Mais qu’est-ce que ça veut dire d’ajouter de la force au bras d’un autre? En gros, c’est tout ce qui soulage le fardeau de la vie, tout ce qui l’aide à mieux respirer, tout ce qui l’encourage à continuer ou qui soulage sa détresse. C’est de lui souhaiter le shalom au sens biblique, c’est-à-dire, la pleine paix dans chaque dimension de la vie de la personne – en un mot, l’harmonie, l’épanouissement, le (vrai) bonheur.

Qu’il soit un petit ou un grand geste, l’action de bénir quelqu’un peut prendre (au moins) trois formes différentes : les paroles valorisantes, les services rendus et les cadeaux. Peu importe la forme qu’il prend, le geste posé doit venir d’une intention aimante et vouloir le bien de la personne (lui venir en aide, la « gâter », lui communiquer notre reconnaissance, etc). 

Le fondement chrétien de l’habitude

Je peux presque entendre certains d’entre vous réfléchir à voix haute : « OK, mais là, c‘est quoi la différence entre ça et juste le fait d’être une personne avenante dans la société?

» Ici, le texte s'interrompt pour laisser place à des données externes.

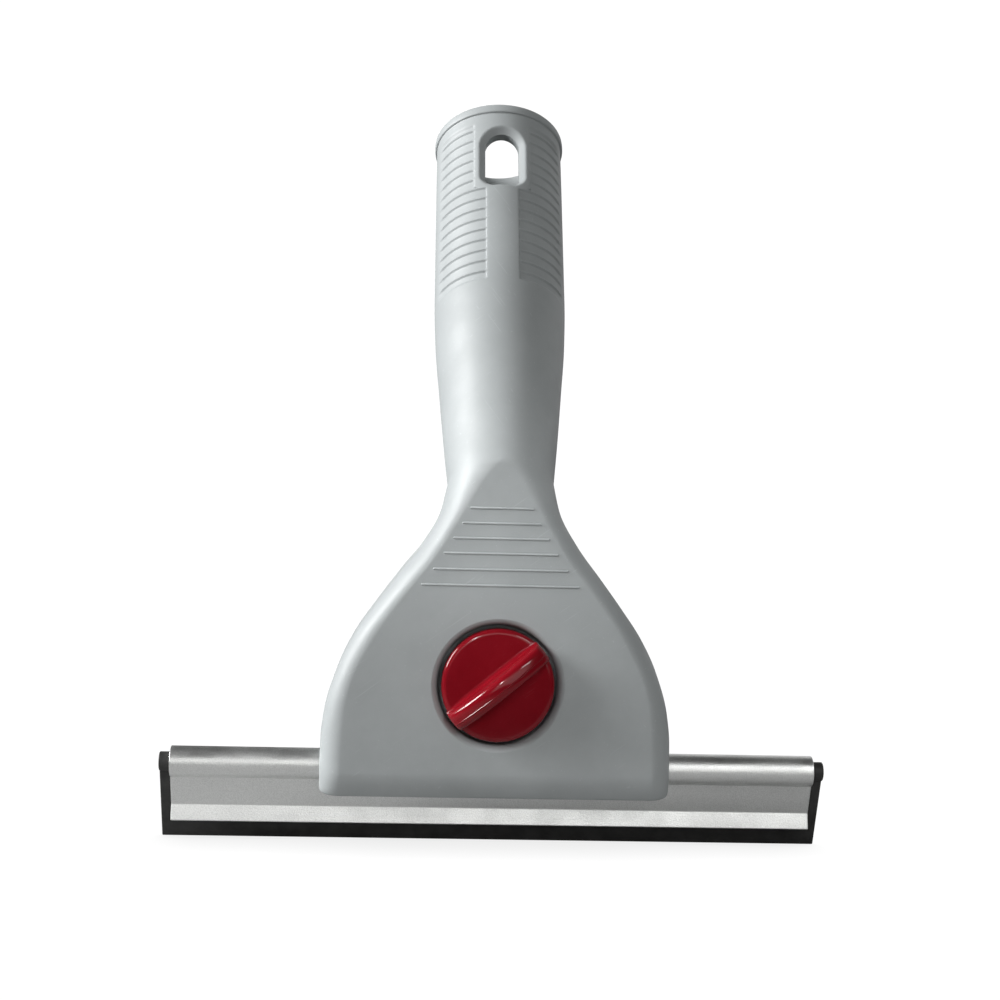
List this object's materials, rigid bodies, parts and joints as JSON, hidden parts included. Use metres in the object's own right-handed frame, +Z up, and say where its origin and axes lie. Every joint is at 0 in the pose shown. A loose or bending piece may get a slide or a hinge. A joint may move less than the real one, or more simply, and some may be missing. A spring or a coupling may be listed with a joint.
{
  "type": "window squeegee",
  "caption": "Hand window squeegee: hollow grey grip leaning back from a flat fan-shaped head, red clamp knob, aluminium channel and black rubber blade.",
  "frame": {"origin": "where a nail bears under the top of the grip's front hang slot, in the middle of the wall", "axes": "+X along the blade to the right seen from the knob's side, +Y away from the viewer, square to the head's flat face, +Z up towards the grip's mouth"},
  "size_m": [0.15, 0.0802, 0.1753],
  "materials": {
    "grey_plastic": "satin, finely textured moulding",
    "jaw_plastic": "satin moulding",
    "red_plastic": "polished deep red",
    "aluminium": "satin, fine grain",
    "black_rubber": "smooth matt",
    "steel": "zinc plated"
  },
  "bodies": {
    "handle_body": {"handle": "grey_plastic"},
    "knob_body": {"knob": "red_plastic", "clamp_bolt": "steel", "thrust_washer": "steel", "retaining_ring": "steel"},
    "jaw_body": {"rear_jaw": "jaw_plastic", "jaw_nut": "steel"},
    "bar_body": {"channel": "aluminium"},
    "rubber_body": {"rubber_blade": "black_rubber"}
  },
  "joints": [
    {"name": "knob_turn", "type": "hinge", "parent": "handle_body", "child": "knob_body", "pos_m": [0, -0.04354, -0.12902], "axis": [0, -1, 0], "range_deg": [0, 1440]},
    {"name": "jaw_slide", "type": "slide", "parent": "handle_body", "child": "jaw_body", "axis": [0, 1, 0], "range_m": [0, 0.004]},
    {"name": "bar_slide", "type": "slide", "parent": "handle_body", "child": "bar_body", "axis": [1, 0, 0], "range_m": [-0.112, 0.112]},
    {"name": "blade_slide", "type": "slide", "parent": "bar_body", "child": "rubber_body", "axis": [1, 0, 0], "range_m": [-0.15, 0.15]}
  ],
  "couplings": [
    {"joint": "knob_turn", "follows": "jaw_slide", "rad_per_m": 6283.1}
  ]
}
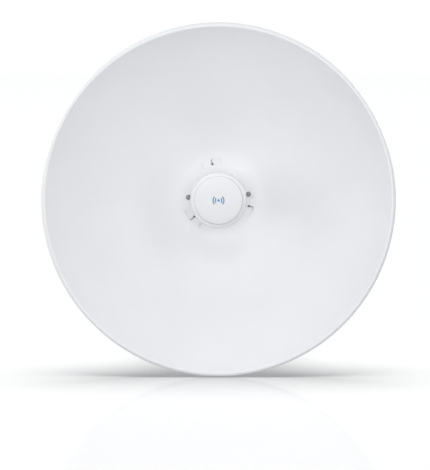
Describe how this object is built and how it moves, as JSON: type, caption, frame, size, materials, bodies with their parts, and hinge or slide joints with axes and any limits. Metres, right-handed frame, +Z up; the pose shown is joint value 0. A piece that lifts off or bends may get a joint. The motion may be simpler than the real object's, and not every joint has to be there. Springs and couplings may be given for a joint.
{
  "type": "outdoor wireless bridge",
  "caption": "Round parabolic dish reflector with a plug-in feed and radio at its centre, a latching rear housing, and a tilting bracket that clamps to an upright pole.",
  "frame": {"origin": "where the dish axis meets the axis of the upright pole that the clamp holds", "axes": "+Z up along the pole, -Y the way the dish faces, +X to the right when looking at the dish from in front"},
  "size_m": [0.52, 0.3282, 0.52],
  "materials": {
    "dish_paint": "satin white powder coat on pressed sheet steel",
    "white_plastic": "fine-grained white UV-stable plastic",
    "hub_plastic": "smooth satin white plastic",
    "grey_plastic": "fine-grained mid grey plastic",
    "black_plastic": "black plastic plunger",
    "clear_plastic": "polished clear acrylic light pipe",
    "galvanised": "zinc-coated pressed steel, faint spangle",
    "zinc": "bright zinc-plated fasteners",
    "dark_steel": "dark stainless screw heads",
    "aluminium": "bare satin aluminium",
    "tin_plate": "tin-plated sheet",
    "circuit_board": "green solder mask",
    "thermal_pad": "soft grey-blue silicone pad",
    "rubber": "black EPDM"
  },
  "bodies": {
    "pole_mount": {"pole_bracket": "galvanised", "front_jaw": "galvanised", "clamp_bolt_left": "zinc", "clamp_bolt_right": "zinc"},
    "rear_clamp": {"rear_jaw": "galvanised", "clamp_nut_left": "zinc", "clamp_nut_right": "zinc"},
    "head": {"reflector": "dish_paint", "rear_housing": "white_plastic", "lock_screw_left": "dark_steel", "lock_screw_right": "dark_steel", "latch_spring": "zinc", "tilt_bracket": "galvanised", "bracket_bolt_1": "zinc", "bracket_bolt_2": "zinc", "bracket_bolt_3": "zinc", "bracket_bolt_4": "zinc", "pivot_bolt_left": "zinc", "pivot_bolt_right": "zinc", "pivot_nut_left": "zinc", "pivot_nut_right": "zinc", "tilt_lock_bolt_left": "zinc", "tilt_lock_bolt_right": "zinc", "tilt_lock_nut_left": "zinc", "tilt_lock_nut_right": "zinc"},
    "feed": {"feed_tube": "white_plastic", "feed_front_cover": "hub_plastic", "cover_seal": "rubber", "sub_reflector": "aluminium", "feed_board": "circuit_board", "radio_board": "circuit_board", "rf_shield": "tin_plate", "thermal_pad": "thermal_pad", "heat_spreader": "aluminium", "ethernet_jack": "tin_plate", "reset_switch": "grey_plastic", "light_pipe": "clear_plastic", "feed_end_cap": "grey_plastic"},
    "release_button": {"release_button": "grey_plastic"},
    "reset_button": {"reset_button": "black_plastic"},
    "port_cover": {"port_cover": "white_plastic", "cable_gland": "rubber"}
  },
  "joints": [
    {"name": "head_tilt", "type": "hinge", "parent": "pole_mount", "child": "head", "pos_m": [0, -0.064, 0.016], "axis": [1, 0, 0], "range_deg": [-20, 20]},
    {"name": "clamp_slide", "type": "slide", "parent": "pole_mount", "child": "rear_clamp", "axis": [0, 1, 0], "range_m": [-0.0138, 0.0115]},
    {"name": "feed_slide", "type": "slide", "parent": "head", "child": "feed", "axis": [0, -1, 0], "range_m": [0, 0.035]},
    {"name": "release_press", "type": "slide", "parent": "head", "child": "release_button", "axis": [0, 0, -1], "range_m": [0, 0.0025], "stiffness_N_per_m": 800, "springref_m": -0.003, "deforming": ["latch_spring"]},
    {"name": "reset_press", "type": "slide", "parent": "feed", "child": "reset_button", "axis": [0, -1, 0], "range_m": [0, 0.0006], "stiffness_N_per_m": 1500, "springref_m": -0.0004},
    {"name": "cover_slide", "type": "slide", "parent": "head", "child": "port_cover", "axis": [0, 0, -1], "range_m": [0, 0.03]}
  ]
}
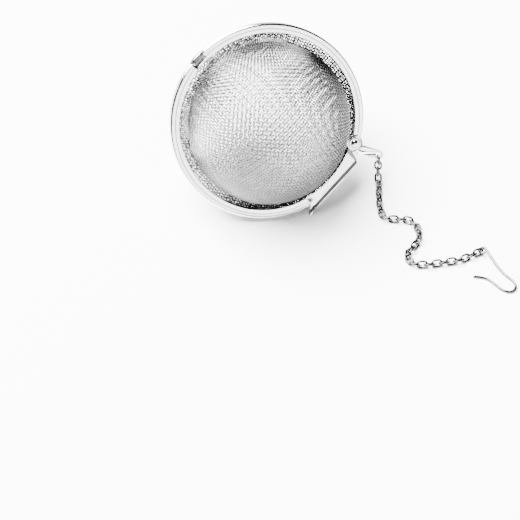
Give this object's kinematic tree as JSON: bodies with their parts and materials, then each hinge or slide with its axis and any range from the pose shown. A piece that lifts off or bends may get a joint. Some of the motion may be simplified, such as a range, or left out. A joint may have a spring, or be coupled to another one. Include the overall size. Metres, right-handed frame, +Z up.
{
  "type": "tea infuser",
  "caption": "Ball tea infuser of two hinged wire-cloth domes in folded steel rims, shut by a swivel lock, with a chain and a wire hook on an ear.",
  "frame": {"origin": "on the table, straight below the centre of the closed ball as it lies on its rear dome and the edge of its rear rim", "axes": "+Z up, -Y towards the user, +X to the user's right; the rims' common axis leans from +Z towards -Y"},
  "size_m": [0.0824, 0.0815, 0.0461],
  "materials": {
    "wire_cloth": "bright drawn wire, plain weave",
    "rim_steel": "polished sheet with fine rolling lines",
    "lock_steel": "polished sheet, rubbed brighter along its folds",
    "rivet_steel": "polished",
    "chain_steel": "bright wire",
    "hook_wire": "bright wire"
  },
  "bodies": {
    "rear_half": {"rear_mesh": "wire_cloth", "rear_rim": "rim_steel", "chain_ear": "rim_steel"},
    "front_half": {"front_mesh": "wire_cloth", "front_rim": "rim_steel", "lock_washer": "rivet_steel", "lock_rivet": "rivet_steel"},
    "lock": {"lock_clip": "lock_steel"},
    "chain_upper": {"link_01": "chain_steel", "link_02": "chain_steel", "link_03": "chain_steel", "link_04": "chain_steel", "link_05": "chain_steel", "link_06": "chain_steel", "link_07": "chain_steel", "link_08": "chain_steel"},
    "chain_middle": {"link_09": "chain_steel", "link_10": "chain_steel", "link_11": "chain_steel", "link_12": "chain_steel", "link_13": "chain_steel", "link_14": "chain_steel", "link_15": "chain_steel", "link_16": "chain_steel"},
    "chain_lower": {"link_17": "chain_steel", "link_18": "chain_steel", "link_19": "chain_steel", "link_20": "chain_steel", "link_21": "chain_steel", "link_22": "chain_steel", "link_23": "chain_steel", "link_24": "chain_steel"},
    "chain_end": {"link_25": "chain_steel", "link_26": "chain_steel", "link_27": "chain_steel", "link_28": "chain_steel", "link_29": "chain_steel", "link_30": "chain_steel", "link_31": "chain_steel", "link_32": "chain_steel"},
    "hook": {"hook": "hook_wire"}
  },
  "joints": [
    {"name": "lid_hinge", "type": "hinge", "parent": "rear_half", "child": "front_half", "pos_m": [-0.01637, 0.01186, 0.04127], "axis": [-0.7986, -0.3445, -0.4935], "range_deg": [0, 130]},
    {"name": "lock_pivot", "type": "hinge", "parent": "front_half", "child": "lock", "pos_m": [0.0232, -0.00751, 0.0151], "axis": [0, -0.82, 0.5724], "range_deg": [0, 30]},
    {"name": "chain_swing", "type": "hinge", "parent": "rear_half", "child": "chain_upper", "pos_m": [0.0302, -0.0092, 0.00875], "axis": [0, 0, 1], "range_deg": [-20, 20]},
    {"name": "chain_bend_1", "type": "hinge", "parent": "chain_upper", "child": "chain_middle", "pos_m": [0.02737, -0.02014, 0.00096], "axis": [0, 0, 1], "range_deg": [-20, 20]},
    {"name": "chain_bend_2", "type": "hinge", "parent": "chain_middle", "child": "chain_lower", "pos_m": [0.03509, -0.0319, 0.00096], "axis": [0, 0, 1], "range_deg": [-20, 20]},
    {"name": "chain_bend_3", "type": "hinge", "parent": "chain_lower", "child": "chain_end", "pos_m": [0.03309, -0.04333, 0.00096], "axis": [0, 0, 1], "range_deg": [-20, 20]},
    {"name": "hook_swing", "type": "hinge", "parent": "chain_end", "child": "hook", "pos_m": [0.0494, -0.0432, 0.00096], "axis": [0, 0, 1], "range_deg": [-25, 25]}
  ]
}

Qu’est-ce qui fait de cette habitude quelque chose de chrétien et pas simplement quelque chose de gentil? » Je pense que pour ça, il faut prendre un pas de recul pour mieux se situer dans l’histoire biblique – celle d’un Dieu qui déborde de générosité et de grâce envers nous les humains, qu’on soit croyants ou non. C’est le moteur même de la mission de Dieu envers nous (Jn 3.16; Ps 136; 1 Jn 4.7-10; Jn 15.9-17; 2 Co 5.14-20).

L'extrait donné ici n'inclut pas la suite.